Why is Habitat for Humanity still building houses? Clusterstock links to a story in Florida – Florida!– about Habitat for Humanity announcing plans to build a new subdivision, half for profit, the other half subsidized. Talk about mission creep. Just as MADD has branched into the Temperance movement now that its initial goal of draconian drunk driving laws has been accomplished, Habitat is scurrying around trying to find a new purpose with which to keep Jimmy and Roslyn Carter occupied on their volunteer weekends. My own kids have participated in this program and it’s great – nothing better than lending a helping hand. But right now, if the goal is to provide housing for po’ folk, especially in Florida, the inventory is there already. All you have to do is get there before the bulldozers do.

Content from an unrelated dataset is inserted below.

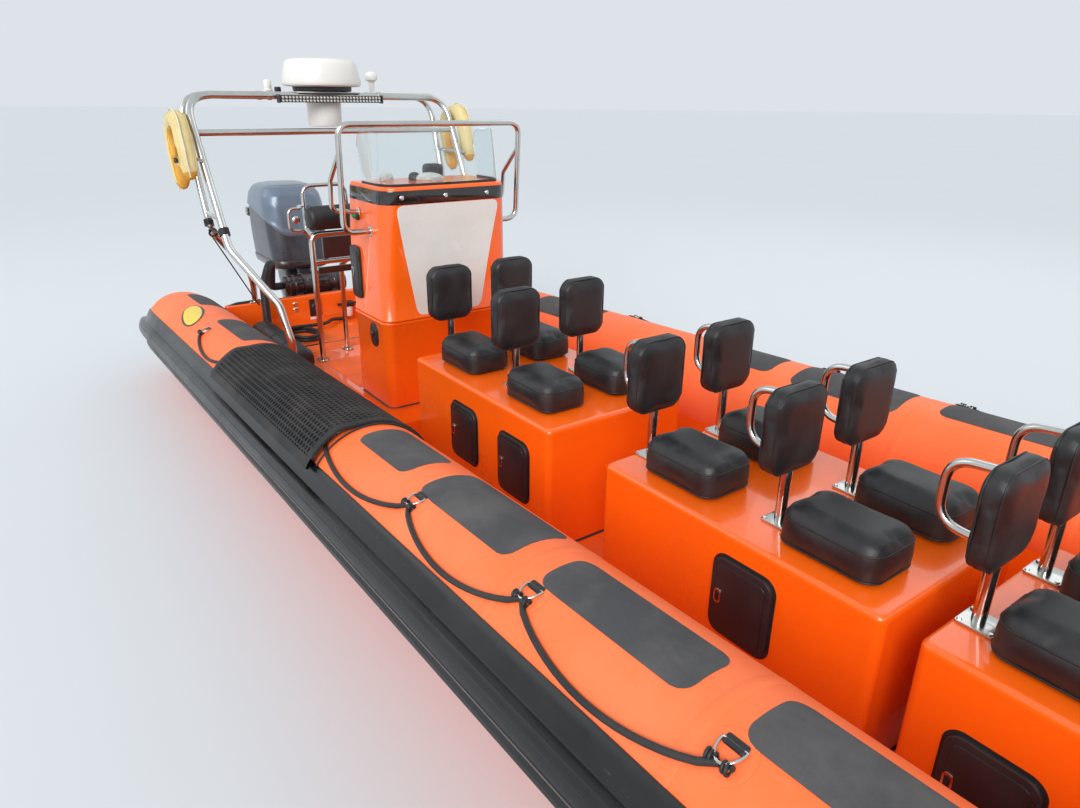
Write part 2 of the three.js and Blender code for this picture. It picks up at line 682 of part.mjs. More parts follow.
// Outboard engine: bracket with the steering cylinder, swivel, leg with its pan, cowl, block and propeller
const cylinderR = 95;
const cylinderHalf = 265;
const steeringCylinder = turned([[0, -cylinderHalf], [80, -cylinderHalf], [cylinderR, -cylinderHalf + 15],
  [cylinderR, cylinderHalf - 15], [80, cylinderHalf], [0, cylinderHalf]], tiltX, 0, tiltZ, 'y', 32);
const armY = 147; // middle of each clamp arm
const armHalf = 25;
const armSide = [ // x and z down the side of each arm, from the transom to the tilt axis
  [transomX - GAP, 170], [transomX - GAP, 575], [tiltX + 40, tiltZ + 50], [tiltX - 50, tiltZ + 40],
  [tiltX - 60, tiltZ - 60], [transomX - 70, 180],
];
const clampArms = [-armY, armY].map((y) => loft([y - armHalf, y + armHalf].map((at) => (
  armSide.map(([x, z]) => new THREE.Vector3(x, at, z))))));
const transomPad = block(transomX - 22, transomX - GAP, -armY - armHalf, armY + armHalf, 200, 400);
addNode('clamp_bracket', join(steeringCylinder, ...clampArms, transomPad), blackMoulding);

const swivelLow = 230;
const swivelHigh = 690;
const swivelR = 62;
// A plain upright cylinder on the steering axis
function steerRod(radius, low, high) {
  return turned([[0, low], [radius, low], [radius, high], [0, high]], steerX, 0, 0, 'z', 20);
}
const swivelTube = steerRod(swivelR, swivelLow, swivelHigh);
const sleeve = turned([[0, -110], [105, -110], [105, 110], [0, 110]], tiltX, 0, tiltZ, 'y', 24);
const web = block(steerX, tiltX, -70, 70, swivelHigh - 150, swivelHigh - 2);
const boreR = cylinderR + 0.8; // so that the facets pass each other
const bearing = turned([[0, -300], [boreR, -300], [boreR, 300], [0, 300]], tiltX, 0, tiltZ, 'y', 32);
const swivel = join(swivelTube, sleeve, web).subtract(bearing);
addNode('swivel_bracket', largest(swivel), blackMoulding);

// Streamlined plan ring for the leg: nose forward, trailing edge aft
function legRing(noseX, tailX, half, z) {
  const chord = noseX - tailX;
  const port = [[0, 0], [0.12, 0.75], [0.35, 1], [0.7, 0.7], [1, 0.08]]; // shares of chord and half width
  const starboard = port.slice(1).reverse().map(([along, wide]) => [along, -wide]);
  const rows = [...port, ...starboard];
  return rows.map(([along, wide]) => new THREE.Vector3(noseX - chord * along, half * wide, z));
}
const panZ = 700;
const pan = loft([planRing(-4590, -4045, 182, 105, panZ), planRing(-4625, -3950, 228, 125, panZ + 29)]);
const upperLegFront = steerX - 75;
const upperLeg = loft([
  planRing(-4310, upperLegFront, 105, 40, -40), planRing(-4335, upperLegFront, 110, 40, 230),
  planRing(-4370, upperLegFront, 130, 40, panZ + 5),
]);
const lowerLeg = loft([
  legRing(-3965, -4255, 40, -660), legRing(-3955, -4255, 50, -400),
  legRing(-3945, -4295, 75, -40), legRing(-3945, -4305, 85, 100),
]);
const yokeTop = swivelLow - GAP;
const lowerYoke = steerRod(swivelR, 90, yokeTop);
const yokeArm = block(steerX - 120, steerX, -55, 55, 95, yokeTop - 5);
const upperYoke = steerRod(swivelR - 2, swivelHigh + GAP, panZ + 20);
const gearcaseX = -4005;
const propX = -4390;
const hubLength = 68; // propeller hub ahead of its blades' centre
const gearcaseTail = propX + hubLength + GAP - gearcaseX;
const gearcaseRows = [
  [0, gearcaseTail], [58, gearcaseTail], [66, gearcaseTail + 12], [66, -60], [58, 20], [30, 78], [0, 90],
];
const gearcase = turned(gearcaseRows, gearcaseX, 0, shaftZ, 'x', 16);
const waterPlate = loft([planRing(-4395, -3985, 105, 60, -405), planRing(-4395, -3985, 105, 60, -393)]);
const skegShape = new THREE.Shape();
skegShape.moveTo(gearcaseX - 20, shaftZ - 40);
skegShape.lineTo(gearcaseX - 250, shaftZ - 40);
skegShape.lineTo(gearcaseX - 270, shaftZ - 220);
skegShape.lineTo(gearcaseX - 190, shaftZ - 235);
skegShape.closePath();
const skegGeometry = new THREE.ExtrudeGeometry(skegShape, { depth: 14, bevelEnabled: false });
skegGeometry.translate(0, 0, -7);
skegGeometry.rotateX(Math.PI / 2);
const skeg = toSolid(skegGeometry);
const legPieces = [upperLeg, lowerLeg, lowerYoke, yokeArm, upperYoke, gearcase, waterPlate, skeg];
addNode('engine_leg', join(pan, ...legPieces), engineGrey);

const cowlRings = [ // aft x, front x, half width, corner radius, z
  [-4625, -3950, 228, 125, panZ + 29 + GAP],
  [-4640, -3955, 243, 130, 800],
  [-4650, -3985, 252, 135, 1040],
  [-4640, -4015, 250, 140, 1250],
  [-4625, -4035, 240, 145, 1320],
  [-4580, -4080, 212, 140, 1375],
  [-4500, -4150, 150, 110, 1405],
];
const cowlWall = 8;
const cowlOuter = loft(cowlRings.map((row) => planRing(...row)));
const cowlInner = loft(cowlRings.map(([x0, x1, half, radius, z], i) => planRing(
  x0 + cowlWall, x1 - cowlWall, half - cowlWall, radius - cowlWall, i === 0 ? z - 5 : z - cowlWall,
)));
addNode('engine_cowl', cowlOuter.subtract(cowlInner), engineGrey);
addNode('powerhead_block', block(-4510, -4130, -170, 170, panZ + 29 + GAP, 1220), blackMoulding);

// Propeller: hub and three pitched blades
function propeller() {
  const hubRows = [[0, -72], [30, -72], [50, -60], [60, 40], [56, hubLength], [0, hubLength]];
  let solid = turned(hubRows, propX, 0, shaftZ, 'x', 16);
  for (const turn of [0, 120, 240]) {
    const blade = new THREE.Shape();
    blade.absellipse(0, 125, 68, 82, 0, Math.PI * 2, false, 0);
    const geometry = new THREE.ExtrudeGeometry(blade, { depth: 9, bevelEnabled: false, curveSegments: 7 });
    geometry.translate(0, 0, -4.5);
    geometry.rotateY(THREE.MathUtils.degToRad(62));
    geometry.rotateX(THREE.MathUtils.degToRad(turn));
    geometry.translate(propX, 0, shaftZ);
    solid = solid.add(toSolid(geometry));
  }
  return solid;
}
addNode('propeller', propeller(), stainless);

// Rigging hose from the steering cylinder's end down to the starboard corner of the deck
const hosePoints = [
  [tiltX, -cylinderHalf - GAP, tiltZ + 15], [tiltX, -cylinderHalf - 90, tiltZ + 15], [-3640, -380, 850],
  [-3500, -440, 880], [-3445, -515, 740], [-3440, -520, deckAft + 3],
];
addNode('rigging_hose', bar(hosePoints, 32, 90, 10), blackRubber);

// Long stowage bag on the deck beside the starboard tube
const bag = loft([
  planRing(-3380, -2440, 85, 50, deckAft + GAP), planRing(-3390, -2430, 92, 50, 430),
  planRing(-3370, -2450, 70, 50, 505),
]);
addNode('stowage_bag', bag.translate(0, -590, 0), blackVinyl);

// Seat pods, each with its starboard hatch doors
const pods = [ // name, aft x, front x, then x and z of each door
  ['aft', -1150, 70, [[-635, 505], [-195, 495]]],
  ['middle', 430, 1600, [[1135, 535]]],
  ['forward', 1695, 2400, [[1935, 430]]],
];
for (const [name, x0, x1, doors] of pods) {
  let pod = loft([
    planRing(x0, x1, podHalf, 30, deckForward + GAP), planRing(x0, x1, podHalf, 30, podTop - 20),
    planRing(x0 + 15, x1 - 15, podHalf - 15, 25, podTop),
  ]);
  doors.forEach(([x, z], i) => {
    const door = { x, z, width: doorWidth, height: doorHeight, corner: 45 };
    pod = pod.subtract(lockerHollow(door, podHalf));
    addNode(`${name}_pod_door_${i + 1}`, doorLeaf(door, podHalf), blackMoulding);
  });
  addNode(`${name}_pod`, pod, orangeGelcoat);
}

// Jockey seats, two abreast: saddle, padded backrest on a post, and a grab hoop behind it
const seatRows = [-1100, -470, 480, 1100, 1750]; // x of each backrest
const seatY = 200;
const saddle = { start: 65, length: 350, half: 125, height: 150 };
const rest = { half: 130, bottom: 960, top: 1260, thick: 75 };
seatRows.forEach((x, row) => {
  for (const [sideName, side] of bothSides) {
    const x0 = x + saddle.start;
    const cushion = loft([
      planRing(x0, x0 + saddle.length, saddle.half, 60, podTop + GAP),
      planRing(x0 - 5, x0 + saddle.length + 5, saddle.half + 8, 65, podTop + 70),
      planRing(x0 + 5, x0 + saddle.length - 15, saddle.half - 25, 60, podTop + saddle.height),
    ]).translate(0, side * seatY, 0);
    const y = side * seatY;
    const padShape = roundedShape(2 * rest.half, rest.top - rest.bottom, 60);
    const pad = plate(padShape, rest.thick, 'x', x, y, (rest.top + rest.bottom) / 2);
    const column = bar([[x, y, podTop + GAP], [x, y, rest.bottom + 30]], 19, 50);
    const foot = block(x - 45, x0 + 25, y - 50, y + 50, podTop + GAP, podTop + 9);
    const hoop = bar([[x, y, 1215], [x - 165, y, 1200], [x - 165, y, 1010], [x, y, 1000]], 13, 75, 6);
    addNode(`seat_${row + 1}_${sideName}`, join(cushion, pad, column, foot, hoop), blackVinyl);
  }
});

export default boat;
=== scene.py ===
import math

import bmesh
import bpy
from mathutils import Matrix, Vector
from mathutils.bvhtree import BVHTree


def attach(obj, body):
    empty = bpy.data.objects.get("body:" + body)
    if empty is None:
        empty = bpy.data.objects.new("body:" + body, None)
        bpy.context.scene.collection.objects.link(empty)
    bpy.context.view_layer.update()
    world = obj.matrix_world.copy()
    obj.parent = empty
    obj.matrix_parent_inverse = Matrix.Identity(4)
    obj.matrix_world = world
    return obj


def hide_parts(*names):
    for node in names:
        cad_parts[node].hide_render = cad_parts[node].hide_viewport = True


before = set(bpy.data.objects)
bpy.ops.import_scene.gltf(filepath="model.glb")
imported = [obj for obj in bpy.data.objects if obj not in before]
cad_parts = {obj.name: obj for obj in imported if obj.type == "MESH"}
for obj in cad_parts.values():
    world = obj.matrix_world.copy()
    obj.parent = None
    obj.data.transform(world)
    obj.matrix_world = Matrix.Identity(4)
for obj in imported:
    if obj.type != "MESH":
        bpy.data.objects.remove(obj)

bl_info = {
    "name": "Rigid inflatable boat",
    "version": (1, 0, 0),
    "blender": (4, 5, 0),
    "location": "View3D > Sidebar > Boat",
    "description": "Builds a rigid inflatable passenger boat piece by piece over its packed frame",
    "category": "Add Mesh",
}

MM = 0.001  # one millimetre in scene units
CLOTH_FRAMES = 20  # length of each cloth simulation
SEAM_GAP = 0.000001  # points closer than this are joined where a skin meets itself
SIDES = (("starboard", -1), ("port", 1))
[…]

When Heineken moved its CEO (for America) back to the home country in 2007, it listed his huse for $3.9 million and sold it that April for $3.1 to a local resident of Taconic Road. She made very quick work of “renovating” it and returned it to the market four months later for $4.595 million. Even in 2007, that was a bit much for the house and so it’s sat unsold ever since. through a couple of different brokers and a few price changes. Today it was withdrawn. Lat asking price was $3.795 and I’m curious to see where it returns.
Well, sort of. The would-be seller of a Greenwich house has filed an ethics complaint against me alleging that I was mean to him (I’m looking into whether there is any sort of confidentiality provision afforded claimants by our Board’s rules and if not, I’ll post the complaint here). I question the angry owner’s standing to file such a complaint, and the applicability of the ethics code to a broker/agent – customer relationship that doesn’t exist, but I suppose this was inevitable. When someone’s facing foreclosure, can’t sell his house and has nothing but doom looking him in the face, it’s just human (and cornered rat) nature to lash out at anyone handy.
If the owner were still capable of rational thought, he’d realize that my mention of his house in June of this year has nothing to do with the failure to sell the property over the past four years. Nothing. But I suspect that capability vanished long ago.
I will of course keep readers posted on developments.